[coreboot] Future coreboot phases?

Kevin O'Connor kevin at koconnor.net
Sat Jan 9 23:31:03 CET 2010


There are a bunch of changes under way in coreboot-v2.  Because of
these changes and because of the many differences in operation between
boards already in v2, it can be somewhat difficult to figure out what
a board should be doing.

I think some documentation on where functionality in coreboot should
be located would be helpful for developers.  I put together some notes
(see below) on what I've gathered from my understanding of the code
and from various emails.

This is just a starting point for discussion.  There's a good chance
I've gotten some things wrong.  The idea is to document where things
are heading instead of how exactly they are today.


There are four major phases to coreboot execution: bootblock,
romstage, coreboot_ram, and payload.


The purpose of the bootblock is to enable full access to flash and to
detect and enable fallback booting in necessary.  It also does basic
CPU initialization (clears caches and enables 32bit mode).  The
objective is to make this code as small and isolated as possible so
that one can deploy new "normal" images without needing to reflash the
bootblock (or the "fallback" image).

Basic attributes:

* Located at end of 32bit ram so that it runs when CPU first starts
  executing (at 0xfffffff0).

* Code runs XIP in rom.

* Debugging is generally accomplished via 0x80 ioport (post codes)

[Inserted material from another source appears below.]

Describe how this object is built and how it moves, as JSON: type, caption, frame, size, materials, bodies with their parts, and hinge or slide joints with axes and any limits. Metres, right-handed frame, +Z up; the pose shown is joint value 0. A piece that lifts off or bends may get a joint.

* Code is a mixture of assembler and romcc compiled C code.  The code
  will not attempt to access any RAM memory.

* Full rom mapping and fallback/normal switch can be board specific,
  but most of the other code is standard.

* Last step is to jump into "romstage".  For the handoff, %eax will
  contain the BIST code, the cpu will be in 32bit flat mode, caches
  will be disabled, and no stale data will be in the cache.


The purpose of the romstage is to enable RAM.

Basic attributes:

* Code runs XIP in rom.  The code location is determined at compile
  time and is fixed (the code is not PIC and can not be relocated
  without recompiling).

* The system will generally enable CAR.  This will result in CPU
  caches being enabled, variable MTRR for the XIP romstage region
  being enabled, and all other variable MTRRs cleared.

* Code uses gcc (CAR) or romcc (non-CAR) compiled C code.  In general,
  care must be taken to limit memory usage so that storage overflows
  don't occur.  (As an exception, the last step of decompressing and
  launching "coreboot_ram" occurs after memory is initialized and it
  uses regular memory and regular gcc compiled code.)

* Early debugging is enabled - debugging is generally accomplished
  either via a serial port or via an EHCI debug port.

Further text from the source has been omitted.